● **Data supplied**:
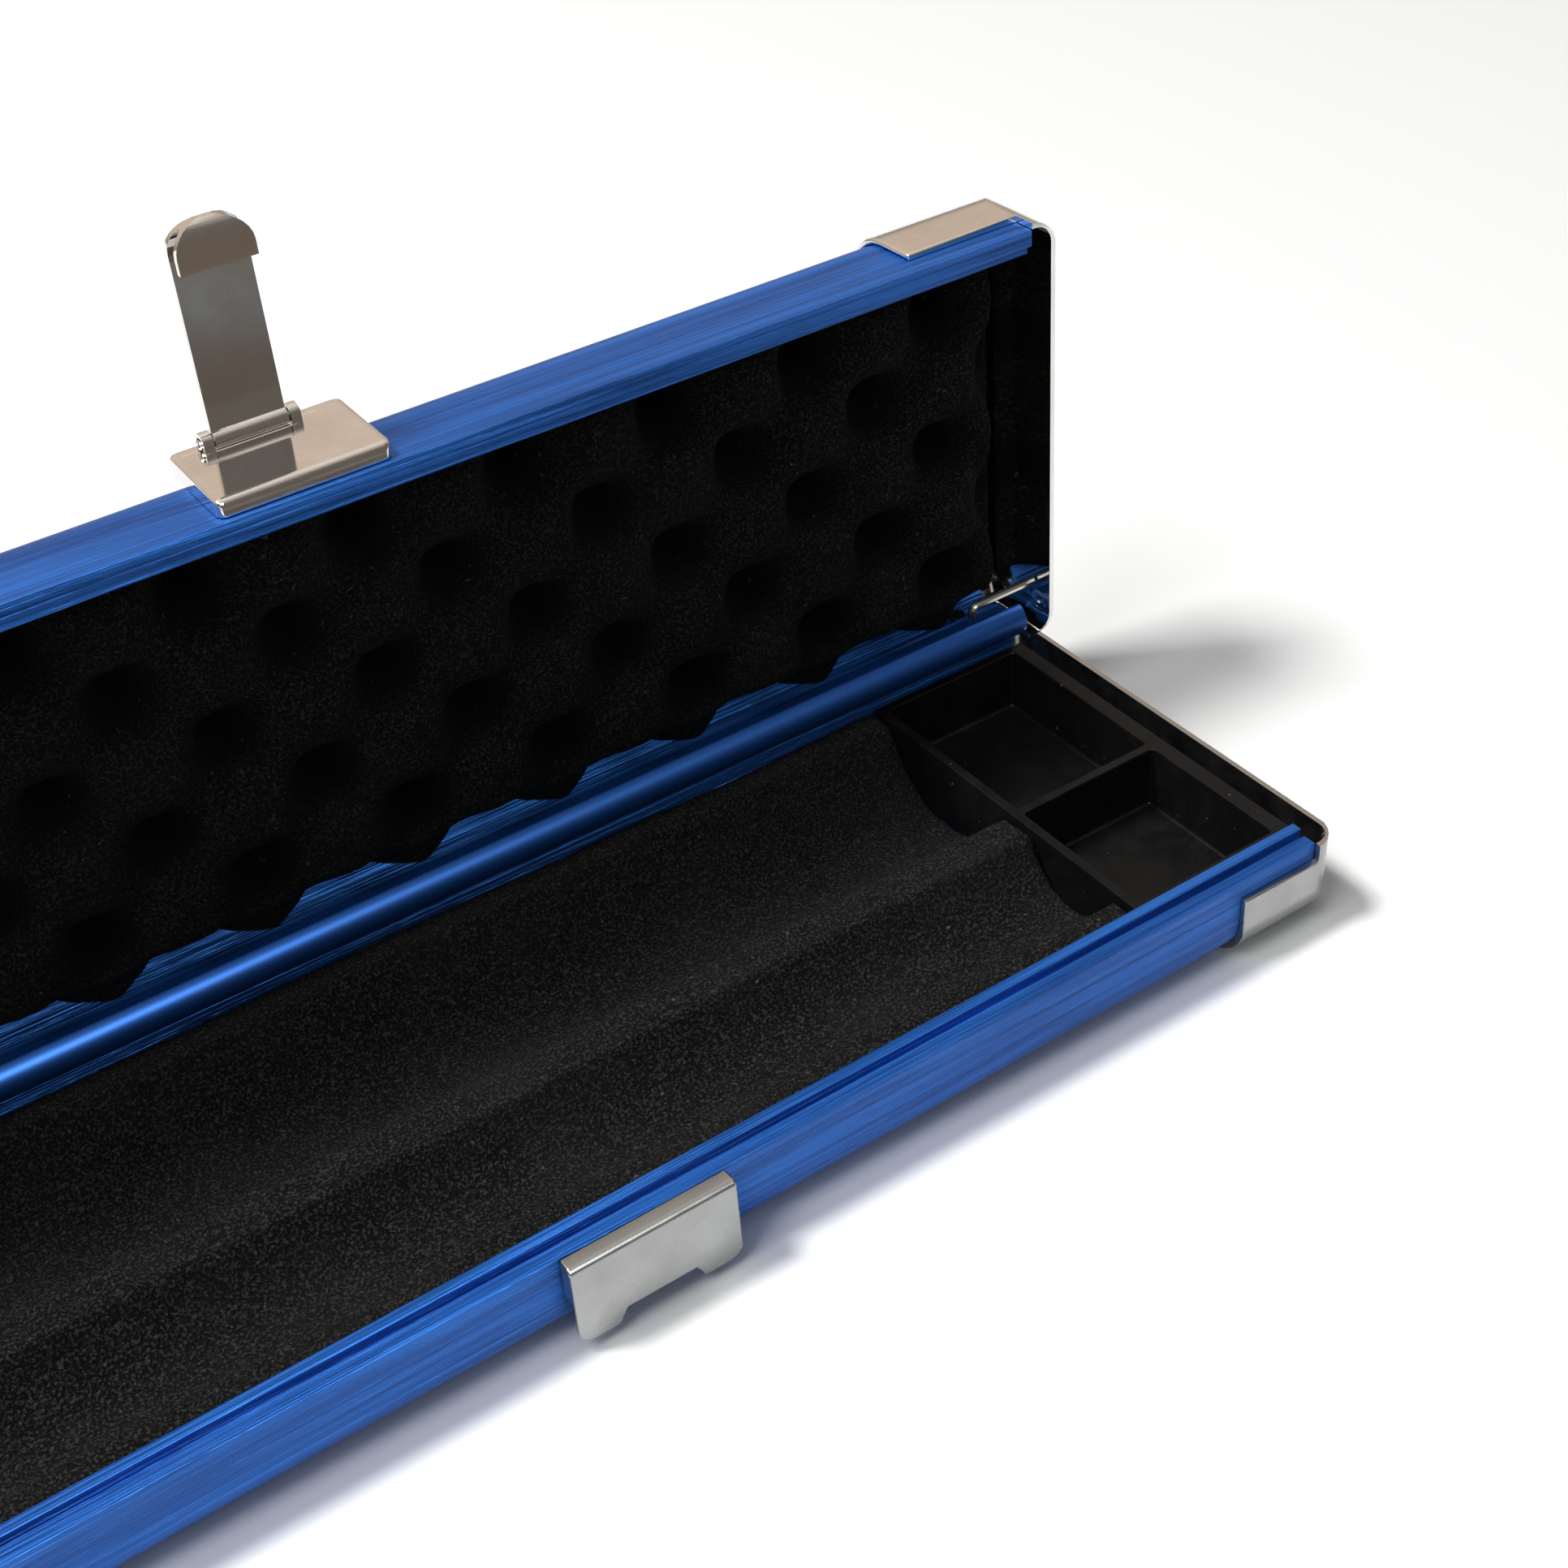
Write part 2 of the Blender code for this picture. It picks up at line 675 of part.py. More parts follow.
def make_keeper(word, side):
    """A cast keeper on the body's front wall, with a free lower lip and a notch for the hook."""
    centre = keeper_centre(side)
    back = -HALF_WIDTH - GAP
    front = -HALF_WIDTH - KEEPER_PROUD
    half = KEEPER_WIDTH / 2
    top = (front + KEEPER_TOP_ROUND, BODY_HEIGHT - KEEPER_TOP_ROUND)
    outline = (
        [(back, BODY_HEIGHT)]
        + arc(top, KEEPER_TOP_ROUND, 90, 180, 4)
        + [(front, KEEPER_BOTTOM - 1.0), (front + KEEPER_LIP, KEEPER_BOTTOM - 1.0),
           (front + KEEPER_LIP, KEEPER_REBATE), (back, KEEPER_REBATE)]
    )
    keeper = along_x(f"keeper_{word}", [outline], centre - half - 1.0, centre + half + 1.0, body)
    face = flat_curve(f"keeper_{word}_face", [keeper_face()], 12.0)
    face.rotation_euler = (pi / 2, 0.0, 0.0)
    face = as_mesh(place(face, body, (centre, -HALF_WIDTH, 0.0)), cutters)
    boolean(keeper, face, "INTERSECT")
    for index, (x, y, z) in enumerate(keeper_rivet_places()):
        if abs(x - centre) < half:
            hole = cutter_rod(f"keeper_{word}_hole_{index}", (x, y, z), RIVET_HOLE,
                              2 * (2.4 + GAP), "y", body, 12)
            boolean(keeper, hole)
    finish(keeper, "chrome")


def ear_outline(radius):
    """Side view of a latch ear: round about the pin, square at the foot."""
    return arc((0.0, 0.0), radius, 360, 180, 8) + [
        (-radius, LEVER_PIVOT_OUT - 3.2), (radius, LEVER_PIVOT_OUT - 3.2)
    ]


def make_latch_base(word, side):
    """The latch's base on the lid: a wedge plate with two ears that carry the pin."""
    centre = side * LATCH_X
    plate_middle = side * (LATCH_X + PLATE_SHIFT)
    wall = -HALF_WIDTH - GAP
    buried = wall + 2 * PLATE_ROUND
    near = BODY_HEIGHT + LATCH_FROM
    far = BODY_HEIGHT + LATCH_TO
    outline = [
        (buried, near), (buried, far), (-HALF_WIDTH - LATCH_PROUD_FAR, far),
        (-HALF_WIDTH - LATCH_PROUD_NEAR, near),
    ]
    half = LATCH_WIDTH / 2
    base = along_x(f"latch_base_{word}", [outline], plate_middle - half, plate_middle + half, lid)
    soften(base, PLATE_ROUND, 4)
    behind = cutter_box(f"latch_back_{word}", (plate_middle - half - 1.0, wall, near - 1.0),
                        (plate_middle + half + 1.0, buried + 1.0, far + 1.0), lid)
    boolean(base, behind)
    pivot = (-HALF_WIDTH - LEVER_PIVOT_OUT, BODY_HEIGHT + LEVER_PIVOT_UP)
    inner = LEVER_WIDTH / 2 + GAP
    for end in (-1, 1):
        low, high = sorted((centre + end * inner, centre + end * (inner + EAR_THICK)))
        ear_points = [(y, z) for z, y in ear_outline(EAR_RADIUS)]
        ear = along_x(f"latch_ear_{word}_{end + 1}", [ear_points], low, high, lid, pivot, cutters)
        boolean(base, ear, "UNION")
    recess = cutter_box(f"latch_recess_{word}",
                        (centre - inner, pivot[0] - 8.0, pivot[1] - LEVER_BARREL - GAP),
                        (centre + inner, pivot[0] + LEVER_BARREL + GAP, far + 2.0), lid)
    boolean(base, recess)
    pin_hole = cutter_rod(f"latch_pin_hole_{word}", (centre, *pivot), PIN_RADIUS + GAP,
                          LEVER_WIDTH + 12.0, "x", lid)
    boolean(base, pin_hole)
    for index, (x, y, z) in enumerate(latch_rivet_places()):
        if abs(x - plate_middle) < half:
            hole = cutter_rod(f"latch_{word}_hole_{index}", (x, y, z), RIVET_HOLE,
                              2 * (2.4 + GAP), "y", lid, 12)
            boolean(base, hole)
    finish(base, "chrome")
    make_latch_pin(word, (centre, *pivot))
    make_lever(word, (centre, *pivot))


def rod_along_x(name, centre, radius, length, frame, sides=16):
    """A plain round rod along X."""
    mesh = bpy.data.meshes.new(name)
    shape = bmesh.new()
    bmesh.ops.create_cone(shape, cap_ends=True, segments=sides, radius1=mm(radius),
                          radius2=mm(radius), depth=mm(length))
    shape.to_mesh(mesh)
    shape.free()
    rod = bpy.data.objects.new(name, mesh)
    rod.rotation_euler = (0.0, pi / 2, 0.0)
    parts.objects.link(rod)
    return place(rod, frame, centre)


def make_latch_pin(word, pivot):
    length = LEVER_WIDTH + 2 * (GAP + EAR_THICK) + 1.0
    pin = rod_along_x(f"latch_pin_{word}", pivot, PIN_RADIUS, length, lid)
    soften(pin, 0.25, 1)
    finish(pin, "steel")


def lever_outline():
    """Side view of a lever standing up, in (y, z) about its pivot.

    It runs outward (-y) as a strip, curls over towards the mouth (-z) in a tall crown and
    ends in a lip.
    """
    half = LEVER_THICK / 2
    join = sqrt(LEVER_BARREL**2 - half**2)
    lean = degrees(atan2(half, join))
    barrel = [(-across, up) for across, up in arc((0.0, 0.0), LEVER_BARREL, lean, 360 - lean, 16)]
    foot = LEVER_REACH - LEVER_CROWN

    def crown(rise, reach, steps):
        return [
            (-foot - rise * sin(radians(step)), -LEVER_CURL + reach * cos(radians(step)))
            for step in steps
        ]

    tip = foot - LEVER_LIP
    lip = [(-tip, -2 * LEVER_CURL - half), (-tip, -2 * LEVER_CURL + half)]
    outside = crown(LEVER_CROWN, LEVER_CURL + half, range(0, 181, 15))
    inside = crown(LEVER_CROWN - LEVER_THICK, LEVER_CURL - half, range(180, -1, -20))
    return outside + lip + inside + list(reversed(barrel))


def lever_face():
    """Front view of a lever, in (x, y) about its pivot: straight sides out to an arched end."""
    half = LEVER_WIDTH / 2
    spring = LEVER_REACH - LEVER_ARCH
    end = [
        (half * cos(radians(step)), -spring - LEVER_ARCH * sin(radians(step)))
        for step in range(0, 181, 12)
    ]
    return end + [(-half, 6.0), (half, 6.0)]


def make_lever(word, pivot):
    """The latch lever: a chromed strip with a barrel on the pin and a hooked end."""
    frame = Frame(f"latch_pivot_{word}", pivot, lid)
    half = LEVER_WIDTH / 2 + 1.0
    lever = along_x(f"latch_lever_{word}", [lever_outline()], pivot[0] - half, pivot[0] + half,
                    frame, pivot[1:])
    face = flat_curve(f"lever_{word}_face", [lever_face()], 24.0)
    boolean(lever, as_mesh(place(face, frame, pivot), cutters), "INTERSECT")
    bore = cutter_rod(f"lever_bore_{word}", pivot, PIN_RADIUS + GAP, LEVER_WIDTH + 4.0, "x", frame)
    boolean(lever, bore)
    finish(lever, "chrome")


def make_hinge_clip(word, side):
    """The bent wire by the hinge at each end of the lid, which stops it sliding along."""
    wire = bpy.data.curves.new(f"hinge_clip_{word}", "CURVE")
    wire.dimensions = "3D"
    wire.bevel_depth = mm(CLIP_WIRE)
    wire.bevel_resolution = 3
    wire.resolution_u = 1
    wire.use_fill_caps = True
    bend = arc((CLIP_BEND, CLIP_BEND), CLIP_BEND, 270, 180, 4)
    run = [(CLIP_LENGTH, 0.0)] + bend + [(0.0, CLIP_BEND + 1.2)]
    spline = wire.splines.new("POLY")
    spline.points.add(len(run) - 1)
    for point, (along, across) in zip(spline.points, run):
        point.co = (mm(side * along), mm(across), 0.0, 1.0)
    clip = bpy.data.objects.new(f"hinge_clip_{word}", wire)
    parts.objects.link(clip)
    inner_end = HALF_LENGTH - CAP_WALL - GAP - CLIP_LENGTH
    place(clip, lid, (side * inner_end, CLIP_Y, CLIP_Z))
    finish(clip, "steel", smooth=False)


def make_bracket(word, side):
    """A handle bracket on the front wall, round about the handle's pivot."""
    centre = bracket_centre(side)
    back = -HALF_WIDTH - GAP
    outline = (
        [(back, HANDLE_PIVOT_Z + 7.6), (back - 2.6, HANDLE_PIVOT_Z + 7.6)]
        + arc((-HALF_WIDTH - HANDLE_PIVOT_OUT, HANDLE_PIVOT_Z), BRACKET_NOSE, 90, 270, 8)
        + [(back, HANDLE_PIVOT_Z - BRACKET_NOSE)]
    )
    bracket = along_x(f"handle_bracket_{word}", [outline],
                      centre - BRACKET_WIDTH / 2, centre + BRACKET_WIDTH / 2, body)
    bore = cutter_rod(f"bracket_bore_{word}",
                      (centre, -HALF_WIDTH - HANDLE_PIVOT_OUT, HANDLE_PIVOT_Z),
                      HANDLE_ROD + GAP, 30.0, "x", body)
    boolean(bracket, bore)
    x, y, z = bracket_rivet_places()[0 if side < 0 else 1]
    hole = cutter_rod(f"bracket_hole_{word}", (x, y, z), RIVET_HOLE, 2 * (2.4 + GAP), "y", body, 12)
    boolean(bracket, hole)
    finish(bracket, "chrome")


def make_handle():
    """The carry handle: a steel bail between the brackets and a rubber grip on it."""
    pivot = (0.0, -HALF_WIDTH - HANDLE_PIVOT_OUT, HANDLE_PIVOT_Z)
    frame = Frame("handle_pivot", pivot, body, HANDLE_DROOP)
    bail = bpy.data.curves.new("handle_bail", "CURVE")
    bail.dimensions = "3D"
    bail.bevel_depth = mm(HANDLE_ROD)
    bail.bevel_resolution = 3
    bail.use_fill_caps = True
    bail.resolution_u = 1
    half = HANDLE_SPAN / 2
    right = (
        [(0.0, -HANDLE_REACH)]
        + arc((half - HANDLE_CORNER, HANDLE_CORNER - HANDLE_REACH), HANDLE_CORNER, 270, 360, 6)
        + arc((half + HANDLE_BEND, -HANDLE_BEND), HANDLE_BEND, 180, 90, 5)
        + [(bracket_centre(1) + BRACKET_WIDTH / 2 + 0.5, 0.0)]
    )
    route = [(-x, y) for x, y in reversed(right[1:])] + right
    spline = bail.splines.new("POLY")
    spline.points.add(len(route) - 1)
    for point, (x, y) in zip(spline.points, route):
        point.co = (mm(x), mm(y), 0.0, 1.0)
    handle = bpy.data.objects.new("handle_bail", bail)
    place(handle, frame, pivot)
    parts.objects.link(handle)
    finish(handle, "chrome", smooth=False)
    make_grip(frame, pivot)


def make_grip(frame, pivot):
    """The grip: a turned sleeve, fuller in the middle, clear of the rod it sits on."""
    profile = []
    steps = 12
    for step in range(steps + 1):
        share = step / steps
        swell = sin(pi * share) ** 0.5 if 0 < share < 1 else 0.0
        profile.append((GRIP_RADIUS - 1.4 + 1.4 * swell, GRIP_LENGTH * (0.5 - share)))
    bore = HANDLE_ROD + GAP
    low = -GRIP_LENGTH / 2
    grip = turned("handle_grip", [(bore, -low)] + profile + [(bore, low)], 20, closed=True)
    place(grip, frame, (pivot[0], pivot[1] - HANDLE_REACH, pivot[2]))
    grip.rotation_euler = (0.0, pi / 2, 0.0)
    finish(grip, "black_rubber", smooth=False)


clear_scene()
parts = new_collection(COLLECTION)
cutters = new_collection("cutters")
body = Frame("body_frame", (0.0, 0.0, 0.0))
lid = Frame("lid_pivot", (0.0, HINGE_Y, HINGE_Z), turn=-OPEN_ANGLE)
make_shells()
make_caps()
make_rivets()
make_tray()
make_body_foam()
make_lid_foam()
for side_word, side_sign in SIDES:
    make_keeper(side_word, side_sign)
    make_latch_base(side_word, side_sign)
    make_hinge_clip(side_word, side_sign)
    make_bracket(side_word, side_sign)
make_handle()
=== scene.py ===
"""The cue case's looks: anodised aluminium, chrome, flocked foam and moulded plastic around the CAD frame.

Lengths are in metres, in the frame's own axes: X along the case, Y from the latches to the hinge, Z up.
"""

import json
from math import cos, pi, radians, sin

import bmesh
import bpy
import numpy as np
from mathutils import Matrix, Vector

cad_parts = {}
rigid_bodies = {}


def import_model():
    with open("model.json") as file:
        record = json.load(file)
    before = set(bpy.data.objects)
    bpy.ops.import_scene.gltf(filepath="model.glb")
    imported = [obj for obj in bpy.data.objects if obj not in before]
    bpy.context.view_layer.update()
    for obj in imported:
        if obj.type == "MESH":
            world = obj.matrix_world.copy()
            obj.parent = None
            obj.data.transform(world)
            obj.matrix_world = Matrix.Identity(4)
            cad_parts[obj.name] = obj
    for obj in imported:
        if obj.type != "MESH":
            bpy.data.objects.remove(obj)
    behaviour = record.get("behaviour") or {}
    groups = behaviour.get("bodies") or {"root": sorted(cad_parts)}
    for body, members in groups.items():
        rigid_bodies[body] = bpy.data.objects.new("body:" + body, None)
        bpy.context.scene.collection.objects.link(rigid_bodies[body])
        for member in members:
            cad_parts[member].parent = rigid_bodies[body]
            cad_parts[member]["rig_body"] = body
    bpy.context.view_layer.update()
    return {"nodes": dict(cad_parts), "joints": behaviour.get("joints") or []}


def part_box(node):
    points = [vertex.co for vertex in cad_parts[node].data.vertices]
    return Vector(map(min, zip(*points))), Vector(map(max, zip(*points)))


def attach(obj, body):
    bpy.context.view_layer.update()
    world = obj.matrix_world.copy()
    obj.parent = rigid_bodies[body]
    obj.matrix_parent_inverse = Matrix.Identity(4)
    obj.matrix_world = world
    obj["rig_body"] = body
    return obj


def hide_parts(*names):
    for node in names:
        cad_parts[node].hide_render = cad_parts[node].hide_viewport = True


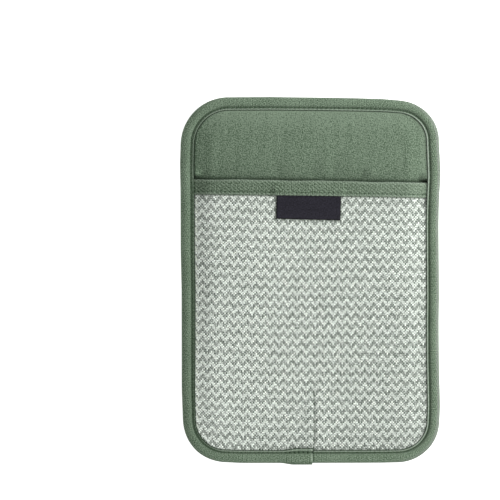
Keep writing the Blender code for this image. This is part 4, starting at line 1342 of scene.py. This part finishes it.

● **Task brief**:
Nothing but the lines from the one with "obj.matrix_world = Matrix.Identity(4)" through the last line should be repeated, each exactly as it stands.

● **Response to this task**:
            obj.matrix_world = Matrix.Identity(4)
            cad_parts[obj.name] = obj
    for obj in imported:
        if obj.type != "MESH":
            bpy.data.objects.remove(obj)
    behaviour = record.get("behaviour") or {}
    groups = behaviour.get("bodies") or {"root": sorted(cad_parts)}
    for body, members in groups.items():
        rigid_bodies[body] = bpy.data.objects.new("body:" + body, None)
        bpy.context.scene.collection.objects.link(rigid_bodies[body])
        for member in members:
            cad_parts[member].parent = rigid_bodies[body]
            cad_parts[member]["rig_body"] = body
    bpy.context.view_layer.update()
    return {"nodes": dict(cad_parts), "joints": behaviour.get("joints") or []}


def part_box(node):
    points = [vertex.co for vertex in cad_parts[node].data.vertices]
    return Vector(map(min, zip(*points))), Vector(map(max, zip(*points)))


def attach(obj, body):
    bpy.context.view_layer.update()
    world = obj.matrix_world.copy()
    obj.parent = rigid_bodies[body]
    obj.matrix_parent_inverse = Matrix.Identity(4)
    obj.matrix_world = world
    obj["rig_body"] = body
    return obj


def hide_parts(*names):
    for node in names:
        cad_parts[node].hide_render = cad_parts[node].hide_viewport = True


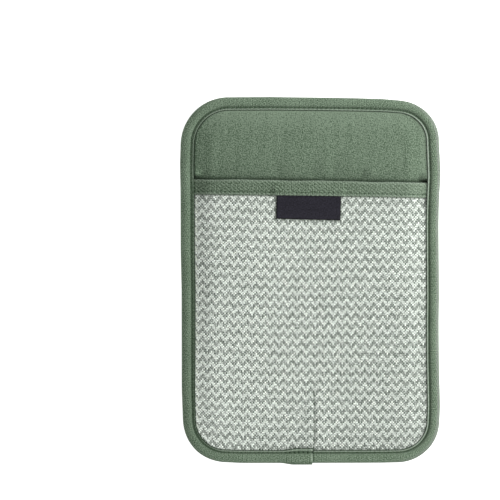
Keep writing the Blender code for this image. This is part 4, starting at line 1342 of scene.py. This part finishes it.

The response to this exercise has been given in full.